• [Instruction]: Could every line of the data be printed exactly as it reads?
━━━━━━━━━━
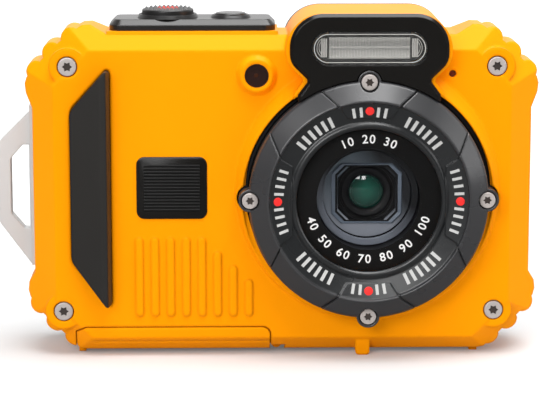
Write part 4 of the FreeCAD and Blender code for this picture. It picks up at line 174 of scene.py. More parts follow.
# Surfaces: material name, two close tones, roughness and what differs from surface()
SURFACES = {
    "yellow": ("yellow_shell", (0.845, 0.268, 0.0008), (0.875, 0.283, 0.0012), 0.40,
               dict(grain=2600, relief=0.006, edge=0.9, samples=8, Specular_IOR_Level=0.2,
                    Specular_Tint=(1.0, 0.5, 0.06, 1))),
    "black": ("black_plastic", (0.0050, 0.0047, 0.0042), (0.0070, 0.0065, 0.0058), 0.38,
              dict(Specular_IOR_Level=0.3)),
    "fascia": ("black_fascia", (0.0040, 0.0034, 0.0028), (0.0055, 0.0048, 0.0040), 0.20,
               dict(relief=0.001, edge=0.3, Specular_IOR_Level=0.35)),
    "dark": ("dark_grey", (0.018, 0.018, 0.019), (0.023, 0.023, 0.024), 0.36,
             dict(edge=0.2, Specular_IOR_Level=0.6)),
    "bezel": ("bezel_grey", (0.026, 0.026, 0.028), (0.032, 0.032, 0.034), 0.28,
              dict(relief=0.0003, edge=0.4, samples=8, Specular_IOR_Level=0.8)),
    "plate": ("control_plate", (0.009, 0.008, 0.0075), (0.013, 0.012, 0.011), 0.24,
              dict(grain=1500, relief=0.0003, edge=0.4, Specular_IOR_Level=0.5)),
    "inner": ("inner_black", (0.005, 0.005, 0.0055), (0.008, 0.008, 0.009), 0.5, dict(Specular_IOR_Level=0.3)),
    "rubber": ("grip_rubber", (0.012, 0.0105, 0.009), (0.015, 0.013, 0.011), 0.48,
               dict(grain=1500, relief=0.008, edge=0.5, Specular_IOR_Level=0.4)),
    "seal": ("seal_rubber", (0.0025, 0.0025, 0.0025), (0.004, 0.004, 0.004), 0.6, dict(Specular_IOR_Level=0.2)),
    "steel": ("screw_steel", (0.40, 0.36, 0.335), (0.52, 0.475, 0.45), 0.30,
              dict(relief=0.002, edge=0.15, Metallic=0.25)),
    # Socket stars: dark brown painted as shade in the screw recesses
    "painted_socket_shade": ("painted_socket_shade", (0.030, 0.022, 0.018), (0.06, 0.045, 0.038), 0.3, dict(edge=0)),
    "silver": ("silver_satin", (0.56, 0.555, 0.55), (0.62, 0.615, 0.61), 0.34,
               dict(grain=5000, relief=0.0005, edge=0.5, Metallic=0.2)),
    # Grey of the flash rim, painted as a highlight, and of the bars and lines over the reflector
    "flash_edge": ("flash_rim_highlight", (0.36, 0.35, 0.33), (0.48, 0.47, 0.44), 0.25, dict(edge=0)),
    "chrome": ("reflector_chrome", (0.80, 0.79, 0.75), (0.86, 0.85, 0.81), 0.24,
               dict(grain=900, relief=0.002, Metallic=0.1)),
    "board": ("board_green", (0.012, 0.09, 0.03), (0.02, 0.13, 0.045), 0.4, {}),
    "gloss_black": ("gloss_black", (0.004, 0.004, 0.005), (0.006, 0.006, 0.008), 0.12, dict(relief=0.0005)),
    "wrap": ("cell_wrap", (0.04, 0.045, 0.055), (0.06, 0.065, 0.08), 0.3, {}),
    "red": ("red_plastic", (0.42, 0.018, 0.010), (0.52, 0.028, 0.016), 0.38, {}),
    "red_print": ("red_print", (0.72, 0.018, 0.016), (0.80, 0.028, 0.024), 0.5,
                  dict(edge=0, Specular_IOR_Level=0.2)),
    "tick_print": ("tick_print", (0.42, 0.42, 0.41), (0.48, 0.48, 0.47), 0.5, dict(edge=0)),
    "white_print": ("white_print", (0.80, 0.80, 0.79), (0.86, 0.86, 0.85), 0.5, dict(edge=0)),
    "black_print": ("black_print", (0.0022, 0.0020, 0.0018), (0.0035, 0.0032, 0.0030), 0.42,
                    dict(relief=0.002, edge=0, Specular_IOR_Level=0.25)),
    "lamp_cup": ("lamp_cup", (0.035, 0.010, 0.003), (0.05, 0.014, 0.005), 0.5,
                 dict(edge=0, Specular_IOR_Level=0.1)),
    "lamp": ("lamp_tinted", (0.014, 0.0035, 0.0015), (0.022, 0.006, 0.003), 0.12, dict(edge=0)),
    "mesh_brown": ("mesh_brown", (0.24, 0.064, 0.008), (0.30, 0.085, 0.012), 0.6, dict(edge=0)),
    "barrel": ("barrel_face", (0.24, 0.26, 0.30), (0.28, 0.30, 0.35), 0.48,
               dict(grain=2500, relief=0.006, edge=0.12)),
    "barrel_rim": ("barrel_rim", (0.17, 0.19, 0.23), (0.20, 0.22, 0.265), 0.42, dict(edge=0.1)),
    "mouth_frame": ("mouth_frame", (0.12, 0.15, 0.195), (0.15, 0.185, 0.235), 0.4, dict(edge=0)),
    "rear_optic": ("rear_optic", (0.003, 0.010, 0.012), (0.006, 0.016, 0.02), 0.05, dict(edge=0)),
    "optic": ("coated_optic", (0.001, 0.008, 0.006), (0.002, 0.014, 0.010), 0.04,
              dict(relief=0, edge=0, Specular_IOR_Level=0.9)),
    "power": ("power_cap", (0.020, 0.019, 0.019), (0.030, 0.029, 0.028), 0.24,
              dict(relief=0.001, Specular_IOR_Level=0.6)),
    "cap_black": ("shutter_black", (0.010, 0.010, 0.010), (0.017, 0.016, 0.016), 0.30,
                  dict(relief=0.001, edge=0.08, Specular_IOR_Level=0.45)),
}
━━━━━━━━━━
• [Right answer]:
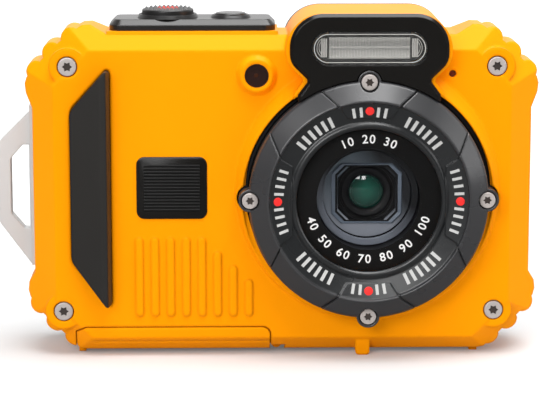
Write part 4 of the FreeCAD and Blender code for this picture. It picks up at line 174 of scene.py. More parts follow.
# Surfaces: material name, two close tones, roughness and what differs from surface()
SURFACES = {
    "yellow": ("yellow_shell", (0.845, 0.268, 0.0008), (0.875, 0.283, 0.0012), 0.40,
               dict(grain=2600, relief=0.006, edge=0.9, samples=8, Specular_IOR_Level=0.2,
                    Specular_Tint=(1.0, 0.5, 0.06, 1))),
    "black": ("black_plastic", (0.0050, 0.0047, 0.0042), (0.0070, 0.0065, 0.0058), 0.38,
              dict(Specular_IOR_Level=0.3)),
    "fascia": ("black_fascia", (0.0040, 0.0034, 0.0028), (0.0055, 0.0048, 0.0040), 0.20,
               dict(relief=0.001, edge=0.3, Specular_IOR_Level=0.35)),
    "dark": ("dark_grey", (0.018, 0.018, 0.019), (0.023, 0.023, 0.024), 0.36,
             dict(edge=0.2, Specular_IOR_Level=0.6)),
    "bezel": ("bezel_grey", (0.026, 0.026, 0.028), (0.032, 0.032, 0.034), 0.28,
              dict(relief=0.0003, edge=0.4, samples=8, Specular_IOR_Level=0.8)),
    "plate": ("control_plate", (0.009, 0.008, 0.0075), (0.013, 0.012, 0.011), 0.24,
              dict(grain=1500, relief=0.0003, edge=0.4, Specular_IOR_Level=0.5)),
    "inner": ("inner_black", (0.005, 0.005, 0.0055), (0.008, 0.008, 0.009), 0.5, dict(Specular_IOR_Level=0.3)),
    "rubber": ("grip_rubber", (0.012, 0.0105, 0.009), (0.015, 0.013, 0.011), 0.48,
               dict(grain=1500, relief=0.008, edge=0.5, Specular_IOR_Level=0.4)),
    "seal": ("seal_rubber", (0.0025, 0.0025, 0.0025), (0.004, 0.004, 0.004), 0.6, dict(Specular_IOR_Level=0.2)),
    "steel": ("screw_steel", (0.40, 0.36, 0.335), (0.52, 0.475, 0.45), 0.30,
              dict(relief=0.002, edge=0.15, Metallic=0.25)),
    # Socket stars: dark brown painted as shade in the screw recesses
    "painted_socket_shade": ("painted_socket_shade", (0.030, 0.022, 0.018), (0.06, 0.045, 0.038), 0.3, dict(edge=0)),
    "silver": ("silver_satin", (0.56, 0.555, 0.55), (0.62, 0.615, 0.61), 0.34,
               dict(grain=5000, relief=0.0005, edge=0.5, Metallic=0.2)),
    # Grey of the flash rim, painted as a highlight, and of the bars and lines over the reflector
    "flash_edge": ("flash_rim_highlight", (0.36, 0.35, 0.33), (0.48, 0.47, 0.44), 0.25, dict(edge=0)),
    "chrome": ("reflector_chrome", (0.80, 0.79, 0.75), (0.86, 0.85, 0.81), 0.24,
               dict(grain=900, relief=0.002, Metallic=0.1)),
    "board": ("board_green", (0.012, 0.09, 0.03), (0.02, 0.13, 0.045), 0.4, {}),
    "gloss_black": ("gloss_black", (0.004, 0.004, 0.005), (0.006, 0.006, 0.008), 0.12, dict(relief=0.0005)),
    "wrap": ("cell_wrap", (0.04, 0.045, 0.055), (0.06, 0.065, 0.08), 0.3, {}),
    "red": ("red_plastic", (0.42, 0.018, 0.010), (0.52, 0.028, 0.016), 0.38, {}),
    "red_print": ("red_print", (0.72, 0.018, 0.016), (0.80, 0.028, 0.024), 0.5,
                  dict(edge=0, Specular_IOR_Level=0.2)),
    "tick_print": ("tick_print", (0.42, 0.42, 0.41), (0.48, 0.48, 0.47), 0.5, dict(edge=0)),
    "white_print": ("white_print", (0.80, 0.80, 0.79), (0.86, 0.86, 0.85), 0.5, dict(edge=0)),
    "black_print": ("black_print", (0.0022, 0.0020, 0.0018), (0.0035, 0.0032, 0.0030), 0.42,
                    dict(relief=0.002, edge=0, Specular_IOR_Level=0.25)),
    "lamp_cup": ("lamp_cup", (0.035, 0.010, 0.003), (0.05, 0.014, 0.005), 0.5,
                 dict(edge=0, Specular_IOR_Level=0.1)),
    "lamp": ("lamp_tinted", (0.014, 0.0035, 0.0015), (0.022, 0.006, 0.003), 0.12, dict(edge=0)),
    "mesh_brown": ("mesh_brown", (0.24, 0.064, 0.008), (0.30, 0.085, 0.012), 0.6, dict(edge=0)),
    "barrel": ("barrel_face", (0.24, 0.26, 0.30), (0.28, 0.30, 0.35), 0.48,
               dict(grain=2500, relief=0.006, edge=0.12)),
    "barrel_rim": ("barrel_rim", (0.17, 0.19, 0.23), (0.20, 0.22, 0.265), 0.42, dict(edge=0.1)),
    "mouth_frame": ("mouth_frame", (0.12, 0.15, 0.195), (0.15, 0.185, 0.235), 0.4, dict(edge=0)),
    "rear_optic": ("rear_optic", (0.003, 0.010, 0.012), (0.006, 0.016, 0.02), 0.05, dict(edge=0)),
    "optic": ("coated_optic", (0.001, 0.008, 0.006), (0.002, 0.014, 0.010), 0.04,
              dict(relief=0, edge=0, Specular_IOR_Level=0.9)),
    "power": ("power_cap", (0.020, 0.019, 0.019), (0.030, 0.029, 0.028), 0.24,
              dict(relief=0.001, Specular_IOR_Level=0.6)),
    "cap_black": ("shutter_black", (0.010, 0.010, 0.010), (0.017, 0.016, 0.016), 0.30,
                  dict(relief=0.001, edge=0.08, Specular_IOR_Level=0.45)),
}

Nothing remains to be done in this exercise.